PROBLEM: Quote the listing below in its entirety.

========================================================================

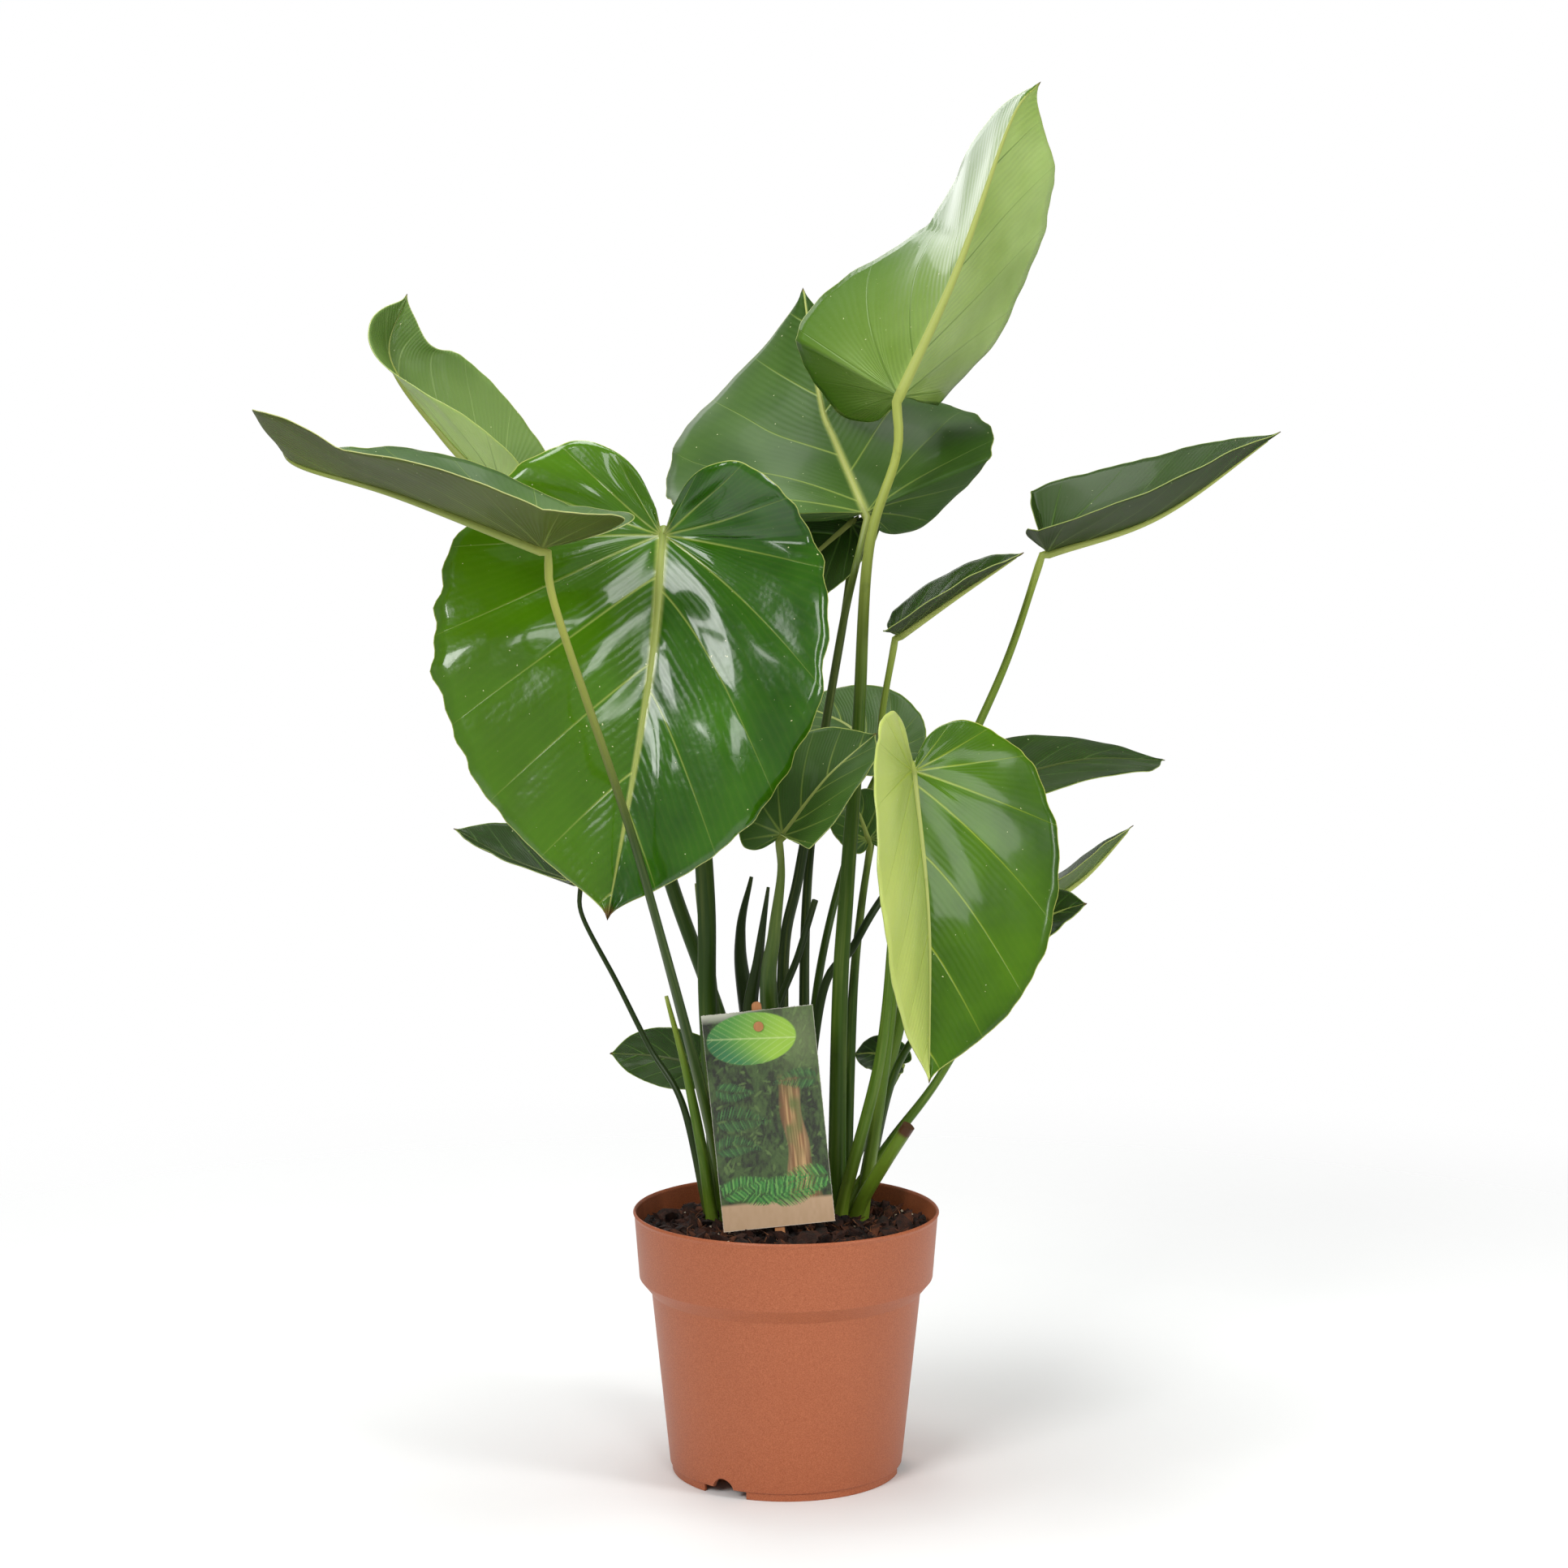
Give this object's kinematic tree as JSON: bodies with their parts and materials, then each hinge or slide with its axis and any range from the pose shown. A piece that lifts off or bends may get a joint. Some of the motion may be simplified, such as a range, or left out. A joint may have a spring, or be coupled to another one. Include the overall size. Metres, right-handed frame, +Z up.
{
  "type": "potted monstera plant",
  "caption": "Houseplant with broad heart-shaped and folded leaves on long arching stalks, growing from soil in a round stepped plastic nursery pot with a care label on a stick.",
  "frame": {"origin": "centre of the footprint on the surface that the pot stands on, under the pot's own axis", "axes": "+Z up along the pot's axis; -Y is the side of the label and the large glossy leaf; +X is to the viewer's right from there"},
  "size_m": [0.5981, 0.4494, 0.847],
  "materials": {
    "pot_plastic": "satin terracotta-coloured plastic with fine speckle",
    "soil_mix": "damp bark and coir mix, matte",
    "stalk_green": "smooth fleshy stem, satin",
    "leaf_green": "waxy leaf, glossy",
    "label_card": "printed card, satin",
    "label_wood": "plain pale wood"
  },
  "bodies": {
    "root": {"pot": "pot_plastic", "soil": "soil_mix", "crown_left_front": "stalk_green", "crown_left_back": "stalk_green", "crown_centre": "stalk_green", "crown_centre_back": "stalk_green", "crown_right_front": "stalk_green", "crown_right_back": "stalk_green", "stalk_01": "stalk_green", "stalk_02": "stalk_green", "stalk_03": "stalk_green", "stalk_04": "stalk_green", "stalk_05": "stalk_green", "stalk_06": "stalk_green", "stalk_07": "stalk_green", "stalk_08": "stalk_green", "stalk_09": "stalk_green", "stalk_10": "stalk_green", "stalk_11": "stalk_green", "stalk_12": "stalk_green", "stalk_13": "stalk_green", "stalk_14": "stalk_green", "stalk_15": "stalk_green", "stalk_16": "stalk_green", "stalk_17": "stalk_green", "stalk_18": "stalk_green", "sheath_left": "stalk_green", "stub_left": "stalk_green", "sheath_centre": "stalk_green", "stub_centre": "stalk_green", "bract_centre": "stalk_green", "cut_stub_right": "stalk_green", "leaf_01_front_large": "leaf_green", "leaf_02_left_low": "leaf_green", "leaf_03_left_high": "leaf_green", "leaf_04_centre_back": "leaf_green", "leaf_05_top": "leaf_green", "leaf_06_behind": "leaf_green", "leaf_07_right_high": "leaf_green", "leaf_08_right_small": "leaf_green", "leaf_09_bright": "leaf_green", "leaf_10_centre_small": "leaf_green", "leaf_11_centre_far": "leaf_green", "leaf_12_right_back": "leaf_green", "leaf_13_right_narrow": "leaf_green", "leaf_14_right_low": "leaf_green", "leaf_15_left_back": "leaf_green", "leaf_16_left_bottom": "leaf_green", "leaf_17_right_bottom": "leaf_green", "leaf_18_centre_behind": "leaf_green", "label_card": "label_card", "label_stick": "label_wood", "label_peg": "label_wood"}
  },
  "joints": []
}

========================================================================

SOLVED EXERCISE:
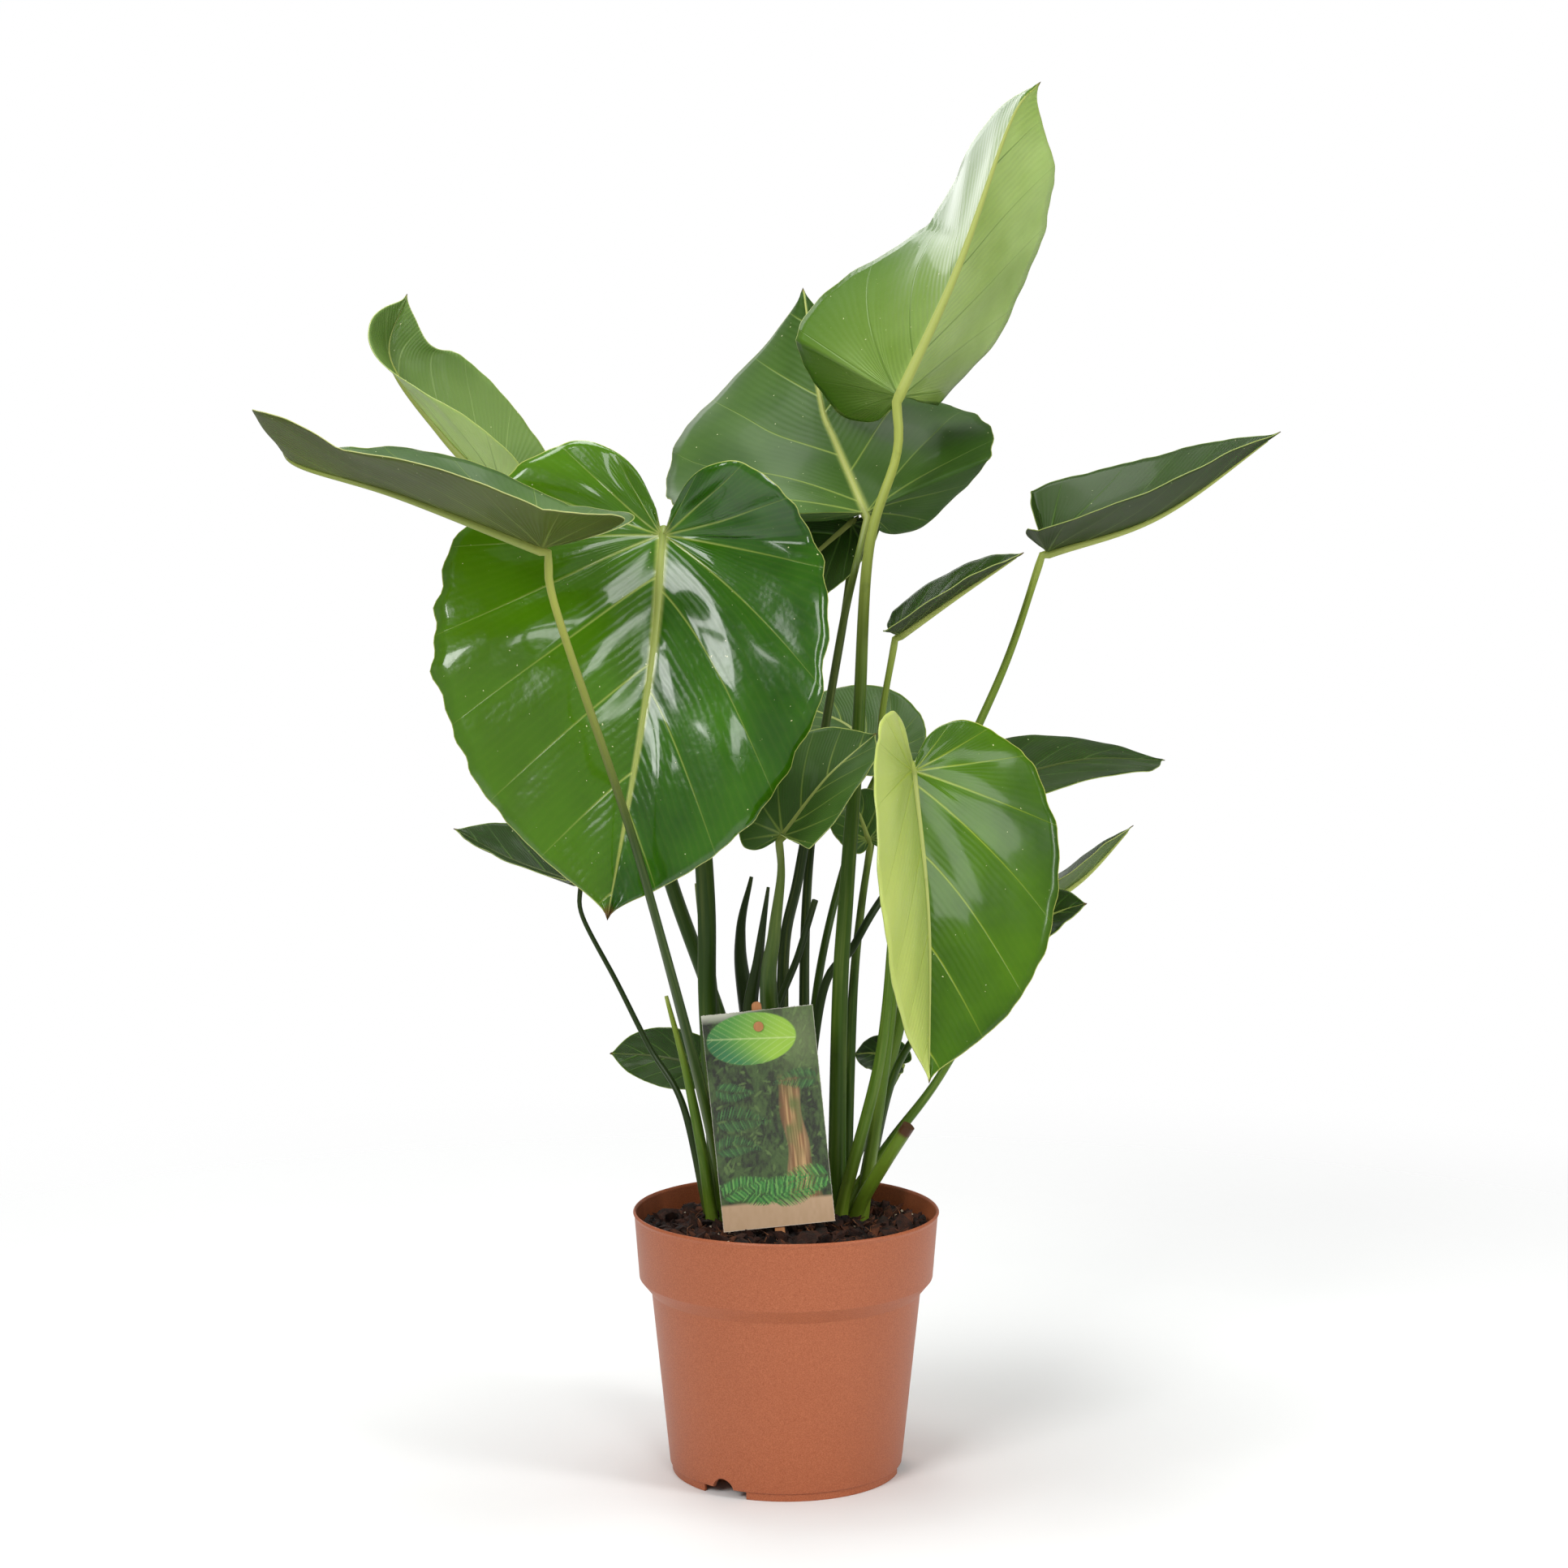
Give this object's kinematic tree as JSON: bodies with their parts and materials, then each hinge or slide with its axis and any range from the pose shown. A piece that lifts off or bends may get a joint. Some of the motion may be simplified, such as a range, or left out. A joint may have a spring, or be coupled to another one. Include the overall size. Metres, right-handed frame, +Z up.
{
  "type": "potted monstera plant",
  "caption": "Houseplant with broad heart-shaped and folded leaves on long arching stalks, growing from soil in a round stepped plastic nursery pot with a care label on a stick.",
  "frame": {"origin": "centre of the footprint on the surface that the pot stands on, under the pot's own axis", "axes": "+Z up along the pot's axis; -Y is the side of the label and the large glossy leaf; +X is to the viewer's right from there"},
  "size_m": [0.5981, 0.4494, 0.847],
  "materials": {
    "pot_plastic": "satin terracotta-coloured plastic with fine speckle",
    "soil_mix": "damp bark and coir mix, matte",
    "stalk_green": "smooth fleshy stem, satin",
    "leaf_green": "waxy leaf, glossy",
    "label_card": "printed card, satin",
    "label_wood": "plain pale wood"
  },
  "bodies": {
    "root": {"pot": "pot_plastic", "soil": "soil_mix", "crown_left_front": "stalk_green", "crown_left_back": "stalk_green", "crown_centre": "stalk_green", "crown_centre_back": "stalk_green", "crown_right_front": "stalk_green", "crown_right_back": "stalk_green", "stalk_01": "stalk_green", "stalk_02": "stalk_green", "stalk_03": "stalk_green", "stalk_04": "stalk_green", "stalk_05": "stalk_green", "stalk_06": "stalk_green", "stalk_07": "stalk_green", "stalk_08": "stalk_green", "stalk_09": "stalk_green", "stalk_10": "stalk_green", "stalk_11": "stalk_green", "stalk_12": "stalk_green", "stalk_13": "stalk_green", "stalk_14": "stalk_green", "stalk_15": "stalk_green", "stalk_16": "stalk_green", "stalk_17": "stalk_green", "stalk_18": "stalk_green", "sheath_left": "stalk_green", "stub_left": "stalk_green", "sheath_centre": "stalk_green", "stub_centre": "stalk_green", "bract_centre": "stalk_green", "cut_stub_right": "stalk_green", "leaf_01_front_large": "leaf_green", "leaf_02_left_low": "leaf_green", "leaf_03_left_high": "leaf_green", "leaf_04_centre_back": "leaf_green", "leaf_05_top": "leaf_green", "leaf_06_behind": "leaf_green", "leaf_07_right_high": "leaf_green", "leaf_08_right_small": "leaf_green", "leaf_09_bright": "leaf_green", "leaf_10_centre_small": "leaf_green", "leaf_11_centre_far": "leaf_green", "leaf_12_right_back": "leaf_green", "leaf_13_right_narrow": "leaf_green", "leaf_14_right_low": "leaf_green", "leaf_15_left_back": "leaf_green", "leaf_16_left_bottom": "leaf_green", "leaf_17_right_bottom": "leaf_green", "leaf_18_centre_behind": "leaf_green", "label_card": "label_card", "label_stick": "label_wood", "label_peg": "label_wood"}
  },
  "joints": []
}